* Set problem *
The listing below holds a line with "Continue the Blender" and a later line with "return np.array(keep, int)". Write out those two lines and every line between them, exactly, and nothing else.

* CAD and scene scripts *
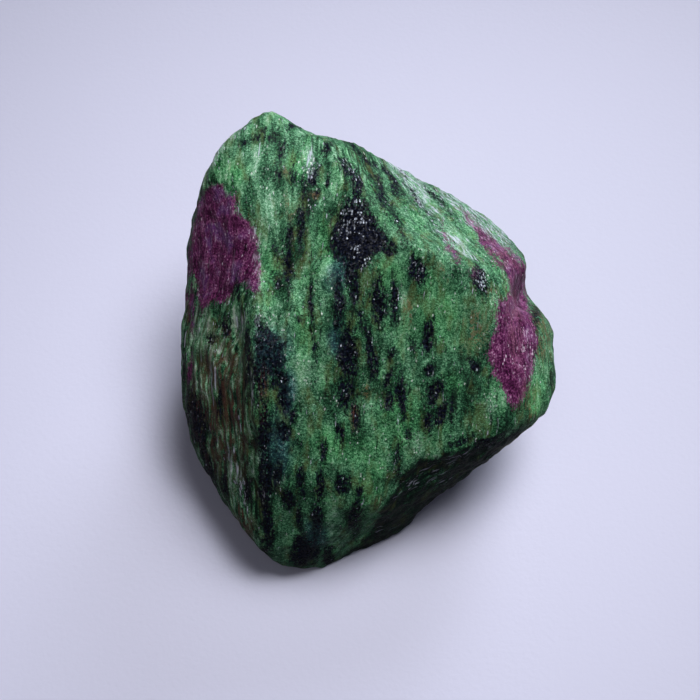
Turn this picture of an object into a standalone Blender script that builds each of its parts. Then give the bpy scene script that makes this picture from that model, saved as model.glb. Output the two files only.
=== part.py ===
"""Ruby in zoisite, rough: one natural stone, grown as a single piece.

The stone is a block broken along many nearly flat fractures. It lies on one of them, its base.
Its form is described as it faces someone who looks down at its broad front: "across" runs to the
right, "along" runs up the front and "out" points at the viewer. The stone is then stood up, so
that its base lies level at z = 0. Lengths are in millimetres until the mesh is made.
"""
import itertools
import math

import bmesh
import bpy
import numpy as np

# Driving dimensions
FRONT_TILT_DEG = 65.0     # how steeply the line that the front faces rises from the ground
BASE_DEPTH_MM = 24.2      # from the stone's heart straight down to its base
EDGE_SHARPNESS = 30.0     # higher values leave less rounding where two fractures meet
CELLS_PER_SIDE = 26       # mesh cells along one side of the starting cube
METRES_PER_MM = 0.001
MERGE_MM = 0.001
SMOOTH_ANGLE_DEG = 40.0

# Each fracture: (bearing in degrees from across towards along,
#                 lean in degrees towards the viewer, distance from the heart in mm)
FRACTURES = {
    "front": (300, 75, 20.5),
    "lower front": (265, 69, 22.5),
    "front toe": (268, 52, 27.5),
    "dome": (112, 53, 35.0),
    "brow": (141, 74, 25.0),
    "top left": (145, 21, 45.5),
    "left cheek": (177, 38, 28.0),
    "left jaw": (203, 38, 28.0),
    "upper right": (55, 35, 33.0),
    "right cheek": (5, 42, 33.5),
    "right jaw": (344, 41, 35.0),
    "undercut": (296, 26, 30.7),
    "top left rim": (135, 4, 47.6),
    "top rim": (63, 0, 36.3),
    "right shoulder": (46, 2, 42.8),
    "right hip": (34, 4, 38.9),
    "right rim": (4, 4, 40.9),
    "right heel": (330, 1, 42.5),
    "undercut rim": (311, -2, 34.5),
    "toe rim": (297, -2, 41.5),
    "bottom tip": (262, -2, 45.6),
    "lower left rim": (219, -1, 39.0),
    "left heel": (203, -2, 41.7),
    "left rim": (182, 0, 35.7),
    "upper left rim": (178, 0, 33.9),
    "left temple": (167, 1, 37.4),
    "hidden left back": (138, -34, 36.0),
    "hidden right back": (40, -38, 34.0),
    "hidden left flank": (190, -33, 32.0),
    "hidden right flank": (343, -33, 35.0),
    "hidden back": (87, -31, 42.0),
}

# Each hollow: (centre across, along, out), (reach across, along, out), depth; a swelling's is negative
HOLLOWS = {
    "top notch": ((-9.5, 45.0, 2.0), (6.0, 7.0, 14.0), 1.8),
    "top scoop": ((-7.0, 38.0, 12.0), (6.0, 8.0, 8.0), 2.0),
    "right waist": ((36.0, 11.0, 2.0), (5.0, 5.0, 12.0), 5.0),
    "left waist": ((-34.0, 14.0, 0.0), (6.0, 6.0, 12.0), 0.2),
    "right elbow": ((36.0, 18.5, 1.0), (5.0, 4.0, 8.0), -1.2),
    "undercut scoop": ((13.0, -24.0, 12.0), (7.0, 6.0, 7.0), 2.2),
    "toe knob": ((12.0, -41.0, -5.0), (7.0, 6.0, 8.0), -3.0),
    "tip knob": ((-3.0, -43.5, -3.0), (5.5, 4.0, 6.0), -1.1),
    "peak": ((-16.0, 47.0, 0.0), (5.0, 5.0, 8.0), -0.6),
    "prow": ((3.0, 27.0, 22.0), (5.0, 8.0, 6.0), -1.2),
    "left rib": ((-17.2, -4.0, 21.5), (2.2, 22.0, 7.0), -0.9),
    "left groove": ((-23.0, 2.0, 17.0), (3.5, 20.0, 7.0), 0.9),
}

# Each unevenness of the broken surface: (height in mm, size in mm, seed)
UNEVENNESS = ((0.9, 15.0, 3), (0.7, 7.0, 5))

# The mixing of a whole-number cell corner into a repeatable slope: large odd factors and bit masks
CORNER_FACTORS = (374761393, 668265263, 1440662683)
SEED_FACTOR = 974634777
STIR_FACTOR = 1274126177
LOW_32_BITS = 0xFFFFFFFF
LOW_10_BITS = 1023

# Look of the bulk stone
STONE_GREEN = (0.045, 0.105, 0.062, 1.0)
STONE_ROUGHNESS = 0.5


def clear_scene():
    """Remove every object that the file already holds."""
    for old in list(bpy.data.objects):
        bpy.data.objects.remove(old, do_unlink=True)


def face_normals():
    """Outward unit normals of the fractures, one row each, in across, along and out."""
    bearing, lean, _ = np.radians(np.array(list(FRACTURES.values()), dtype=float)).T
    flat = np.cos(lean)
    return np.stack([np.cos(bearing) * flat, np.sin(bearing) * flat, np.sin(lean)], axis=1)


def soft_reach(directions):
    """Distance from the heart to the fractures along each direction, with rounded edges."""
    distances = np.array([reach for _, _, reach in FRACTURES.values()])
    share = np.maximum(directions @ face_normals().T, 0.0) / distances
    return (share ** EDGE_SHARPNESS).sum(axis=1) ** (-1.0 / EDGE_SHARPNESS)


def hollow_depth(points):
    """Depth of all the hollows at each point, negative on the swellings."""
    depth = np.zeros(len(points))
    for centre, reach, deepest in HOLLOWS.values():
        away = (points - np.array(centre)) / np.array(reach)
        depth += deepest * np.exp(-(away ** 2).sum(axis=1))
    return depth


def corner_slopes(cell, seed):
    """A repeatable slope vector, each part between -1 and 1, for each whole-number cell corner."""
    mixed = (cell @ np.array(CORNER_FACTORS) + seed * SEED_FACTOR) & LOW_32_BITS
    mixed = ((mixed ^ (mixed >> 13)) * STIR_FACTOR) & LOW_32_BITS
    mixed ^= mixed >> 16
    parts = [(mixed >> shift) & LOW_10_BITS for shift in (0, 10, 20)]
    return np.stack(parts, axis=1) / (LOW_10_BITS / 2.0) - 1.0


def lattice_noise(points, seed):
    """Smooth gradient noise of about -0.7 to 0.7 at each point, with features one unit apart."""
    cell = np.floor(points).astype(np.int64)
    inside = points - cell
    fade = inside ** 3 * (inside * (inside * 6.0 - 15.0) + 10.0)
    total = np.zeros(len(points))
    for corner in itertools.product((0, 1), repeat=3):
        step = np.array(corner)
        slope = (corner_slopes(cell + step, seed) * (inside - step)).sum(axis=1)
        total += np.where(step == 1, fade, 1.0 - fade).prod(axis=1) * slope
    return total


def stone_surface(directions):
    """Points of the broken surface, in across, along and out, along each direction."""
    reach = soft_reach(directions)
    reach -= hollow_depth(directions * reach[:, None])
    points = directions * reach[:, None]
    for height, size, seed in UNEVENNESS:
        reach = reach + height * lattice_noise(points / size, seed)
    return directions * reach[:, None]


def stand_up(points):
    """Turn across, along and out into x, y and z, with the base level."""
    tilt = math.radians(FRONT_TILT_DEG)
    across = np.array([1.0, 0.0, 0.0])
    along = np.array([0.0, math.sin(tilt), math.cos(tilt)])
    out = np.array([0.0, -math.cos(tilt), math.sin(tilt)])
    return points @ np.stack([across, along, out])


def gridded_cube():
    """A cube of unit half-width whose sides are square grids."""
    form = bmesh.new()
    bmesh.ops.create_cube(form, size=2.0)
    bmesh.ops.subdivide_edges(form, edges=form.edges[:], cuts=CELLS_PER_SIDE - 1, use_grid_fill=True)
    return form


def swell_to_stone(form):
    """Move every vertex of the cube out to the stone's surface."""
    corners = np.array([vertex.co[:] for vertex in form.verts])
    spread = np.tan(corners * math.pi / 4.0)
    directions = spread / np.linalg.norm(spread, axis=1, keepdims=True)
    for vertex, place in zip(form.verts, stand_up(stone_surface(directions))):
        vertex.co = place


def break_off_base(form):
    """Cut the stone level below its heart and close the cut with one flat face."""
    whole = form.verts[:] + form.edges[:] + form.faces[:]
    cut = bmesh.ops.bisect_plane(form, geom=whole, dist=MERGE_MM, plane_co=(0.0, 0.0, -BASE_DEPTH_MM),
                                 plane_no=(0.0, 0.0, 1.0), clear_inner=True)
    rim = [item for item in cut["geom_cut"] if isinstance(item, bmesh.types.BMEdge)]
    bmesh.ops.edgeloop_fill(form, edges=rim)


def centre_on_base(form):
    """Put the middle of the outline at x = y = 0 and the base at z = 0, in metres."""
    places = np.array([vertex.co[:] for vertex in form.verts])
    low, high = places.min(axis=0), places.max(axis=0)
    foot = ((low[0] + high[0]) / 2.0, (low[1] + high[1]) / 2.0, low[2])
    bmesh.ops.translate(form, verts=form.verts[:], vec=[-value for value in foot])
    bmesh.ops.scale(form, verts=form.verts[:], vec=[METRES_PER_MM] * 3)


def stone_material():
    """The bulk of the stone: green zoisite, with the sheen of a freshly broken face."""
    material = bpy.data.materials.new("green zoisite")
    material.use_nodes = True
    shader = material.node_tree.nodes["Principled BSDF"]
    shader.inputs["Base Color"].default_value = STONE_GREEN
    shader.inputs["Roughness"].default_value = STONE_ROUGHNESS
    shader.inputs["Metallic"].default_value = 0.0
    return material


def build_stone():
    """Make the whole stone as one closed object."""
    form = gridded_cube()
    swell_to_stone(form)
    break_off_base(form)
    centre_on_base(form)
    bmesh.ops.triangulate(form, faces=form.faces[:])
    bmesh.ops.recalc_face_normals(form, faces=form.faces[:])
    mesh = bpy.data.meshes.new("rough_stone")
    form.to_mesh(mesh)
    form.free()
    mesh.shade_smooth()
    mesh.set_sharp_from_angle(angle=math.radians(SMOOTH_ANGLE_DEG))
    mesh.materials.append(stone_material())
    stone = bpy.data.objects.new("rough_stone", mesh)
    bpy.context.scene.collection.objects.link(stone)
    return stone


clear_scene()
build_stone()
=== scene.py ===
"""Looks of a rough stone of ruby in zoisite that lies on one of its fractures.

The whole stone is one skin: a ball of directions from the stone's heart, pushed out to the meeting of
its fractures. Minerals are laid into the skin as fields, stored on its vertices, and one rock material
turns the fields into green zoisite, purple ruby, black hornblende and their mixtures. Some fields also
paint glints, sheen and shade into the rock's colour.

Form and minerals are described as they face someone who looks down at the broad front: "across" runs
to the right, "along" up the front and "out" at the viewer. All lengths are in millimetres until the
mesh is made, which is in metres.
"""
import itertools
import logging
import math
from dataclasses import dataclass, field
from enum import Enum

import bmesh
import bpy
import numpy as np
from mathutils import Matrix, Vector


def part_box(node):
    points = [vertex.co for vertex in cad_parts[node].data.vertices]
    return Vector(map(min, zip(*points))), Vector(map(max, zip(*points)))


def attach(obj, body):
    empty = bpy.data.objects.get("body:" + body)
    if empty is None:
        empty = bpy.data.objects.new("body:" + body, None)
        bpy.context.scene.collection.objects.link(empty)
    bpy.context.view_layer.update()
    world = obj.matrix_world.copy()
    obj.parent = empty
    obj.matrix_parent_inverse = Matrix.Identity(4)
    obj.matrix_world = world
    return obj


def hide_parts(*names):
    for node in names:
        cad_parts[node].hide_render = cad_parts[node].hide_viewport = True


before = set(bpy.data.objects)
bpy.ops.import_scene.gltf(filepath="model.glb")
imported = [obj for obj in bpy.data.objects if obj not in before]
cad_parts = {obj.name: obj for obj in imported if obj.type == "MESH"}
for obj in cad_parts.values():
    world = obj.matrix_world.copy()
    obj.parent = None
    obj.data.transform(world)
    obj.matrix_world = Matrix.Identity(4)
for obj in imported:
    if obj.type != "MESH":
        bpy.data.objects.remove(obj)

LOG = logging.getLogger("ruby_in_zoisite")
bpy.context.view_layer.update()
STONE_NODE = "rough_stone"

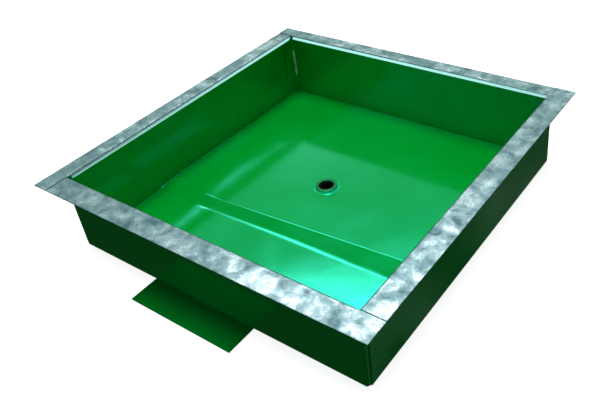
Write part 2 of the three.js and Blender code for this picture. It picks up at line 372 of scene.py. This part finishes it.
def floor_height(x, y):
    """Mid-thickness height of the floor."""
    along = straightened(x, y)
    rise = (FLOOR_HIGH - FLOOR_LOW) / (UPPER_CREASE["y"] - LOWER_CREASE["y"])
    fall = (FLOOR_LOW - FLOOR_HIGH) / (FLOOR_HALF - UPPER_CREASE["y"])
    if along < (LOWER_CREASE["y"] + UPPER_CREASE["y"]) / 2:
        height = FLOOR_LOW + rounded_kink(along - LOWER_CREASE["y"], 0, rise, LOWER_CREASE["radius"])
    else:
        height = FLOOR_HIGH + rounded_kink(along - UPPER_CREASE["y"], rise, fall, UPPER_CREASE["radius"])
    ridge = 1 - fade(abs(x - RIDGE["x"]), RIDGE["foot"])
    height += RIDGE["height"] * ridge * fade(RIDGE["end"] - y, 0.03)
    calm = fade(FLOOR_HALF - abs(x), 0.05) * fade(FLOOR_HALF - abs(y), 0.05)
    height += FLOOR_WAVE * calm * ripple((x, y, 0), 7, 50)
    return height


def spread(stations, step):
    """Numbers from the first station to the last, with each station in and no gap over step."""
    line = with_steps([Vector((s, 0)) for s in stations], step)
    return [p.x for p in line]


def build_floor():
    """The floor: a grid with its rows along the creases, and rings of cells round the drain."""
    x_range = (DRAIN.x - DRAIN_ROOM, DRAIN.x + DRAIN_ROOM)
    y_range = (DRAIN.y - DRAIN_ROOM, DRAIN.y + DRAIN_ROOM)
    low, high = LOWER_CREASE["y"], UPPER_CREASE["y"]
    sharp = 0.002  # half width of the finest mesh, at the upper crease
    xs = spread([-FLOOR_HALF, *x_range, FLOOR_HALF], FLOOR_STEP)
    ys = spread([-FLOOR_HALF, low - CREASE_ROOM], FLOOR_STEP)
    ys += spread([low - CREASE_ROOM, low + CREASE_ROOM], 0.0008)[1:]
    ys += spread([low + CREASE_ROOM, high - sharp], 0.004)[1:]
    ys += spread([high - sharp, high + sharp], 0.0004)[1:]
    ys += spread([high + sharp, *y_range, FLOOR_HALF], FLOOR_STEP)[1:]

    vertices = []
    numbers = {}
    faces = []
    for row, along in enumerate(ys):
        for column, x in enumerate(xs):
            numbers[row, column] = len(vertices)
            y = slanted(x, along)
            vertices.append((x, y, floor_height(x, y)))

    def inside(values, i, limits):
        return limits[0] - 1e-6 < values[i] and values[i + 1] < limits[1] + 1e-6

    for row in range(len(ys) - 1):
        for column in range(len(xs) - 1):
            if inside(xs, column, x_range) and inside(ys, row, y_range):
                continue
            ring = [(row, column), (row, column + 1), (row + 1, column + 1), (row + 1, column)]
            faces.append([numbers[at] for at in ring])

    rows = [i for i, y in enumerate(ys) if y_range[0] - 1e-6 < y < y_range[1] + 1e-6]
    columns = [i for i, x in enumerate(xs) if x_range[0] - 1e-6 < x < x_range[1] + 1e-6]
    border = [(rows[0], c) for c in columns[:-1]]
    border += [(r, columns[-1]) for r in rows[:-1]]
    border += [(rows[-1], c) for c in reversed(columns[1:])]
    border += [(r, columns[0]) for r in reversed(rows[1:])]
    outer = [numbers[at] for at in border]
    rings = 6
    for step in range(1, rings + 1):
        inner = []
        for number in [numbers[at] for at in border]:
            edge = Vector(vertices[number][:2])
            spoke = (edge - DRAIN.xy).normalized() * (SOCKET_RADIUS + GAP)
            at = edge.lerp(DRAIN.xy + spoke, step / rings)
            inner.append(len(vertices))
            vertices.append((at.x, at.y, floor_height(at.x, at.y)))
        for i in range(len(outer)):
            j = (i + 1) % len(outer)
            faces.append([outer[i], outer[j], inner[j], inner[i]])
        outer = inner
    piece = new_piece("floor_sheet", vertices, faces)
    as_sheet(piece)
    return settle(piece, "pan", "green_enamel", ENAMEL, "floor")


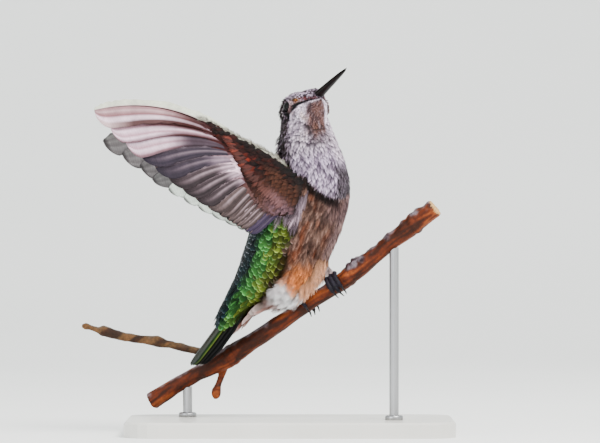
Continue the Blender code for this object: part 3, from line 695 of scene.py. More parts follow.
def thinOut(roots, taken, gap):
    # drops roots that stand too near one already taken
    keep, cells = [], {}
    steps = [(dx, dy, dz) for dx in (-1, 0, 1) for dy in (-1, 0, 1) for dz in (-1, 0, 1)]
    for p in taken:
        cells.setdefault(tuple((p // gap).astype(int)), []).append(p)
    for i, p in enumerate(roots):
        cell = tuple((p // gap).astype(int))
        near = (q for dx, dy, dz in steps for q in cells.get((cell[0] + dx, cell[1] + dy, cell[2] + dz), ()))
        if not any(np.dot(p - q, p - q) < gap * gap for q in near):
            keep.append(i)
            cells.setdefault(cell, []).append(p)
    return np.array(keep, int)


def scatterOnSkin(spacing, test):
    # even, irregular roots all over the part of the skin that passes the test
    corners = np.array([f[:3] for f in skinFaces] + [(f[0], f[2], f[3]) for f in skinFaces if len(f) == 4])
    corners = corners[test(skinVerts[corners].mean(axis=1))]
    a, b, c = (skinVerts[corners[:, k]] for k in range(3))
    area = np.linalg.norm(np.cross(b - a, c - a), axis=1) / 2
    count = int(area.sum() / spacing ** 2 * 5)
    picked = corners[rng.choice(len(corners), count, p=area / area.sum())]
    s, t = np.sqrt(rng.random(count))[:, None], rng.random(count)[:, None]
    weights = np.hstack([1 - s, s * (1 - t), s * t])[:, :, None]
    roots = (skinVerts[picked] * weights).sum(axis=1)
    normals = unit((skinNormals[picked] * weights).sum(axis=1))
    kept = thinOut(roots, [], spacing * 0.8)
    return roots[kept], normals[kept]


def leafUv(spots, u, v):
    # each feather keeps a small patch of the bake map round its root
    return spots[:, None] + np.stack([v * 0.0013, (u - 0.5) * 0.0026], axis=1)[None]


def layMesh(name, world, shape, tint, vane, spots):
    # one mesh for many copies of a feather shape
    verts, quads, tris = shape
    offset = (np.arange(len(world)) * len(verts))[:, None, None]
    obj = makeObject(name, world.reshape(-1, 3), (quads[None] + offset).reshape(-1, 4),
                     (tris[None] + offset).reshape(-1, 3))
    addPaint(obj, tint.reshape(-1, 3), vane.reshape(-1, 3), spots.reshape(-1, 2))
    return obj


def onAll(world, *values):
    # three values for each point of each feather, spread over all where one is given once
    return np.stack([np.broadcast_to(value, world.shape[:2]) for value in values], axis=2)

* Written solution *
Continue the Blender code for this object: part 3, from line 695 of scene.py. More parts follow.
def thinOut(roots, taken, gap):
    # drops roots that stand too near one already taken
    keep, cells = [], {}
    steps = [(dx, dy, dz) for dx in (-1, 0, 1) for dy in (-1, 0, 1) for dz in (-1, 0, 1)]
    for p in taken:
        cells.setdefault(tuple((p // gap).astype(int)), []).append(p)
    for i, p in enumerate(roots):
        cell = tuple((p // gap).astype(int))
        near = (q for dx, dy, dz in steps for q in cells.get((cell[0] + dx, cell[1] + dy, cell[2] + dz), ()))
        if not any(np.dot(p - q, p - q) < gap * gap for q in near):
            keep.append(i)
            cells.setdefault(cell, []).append(p)
    return np.array(keep, int)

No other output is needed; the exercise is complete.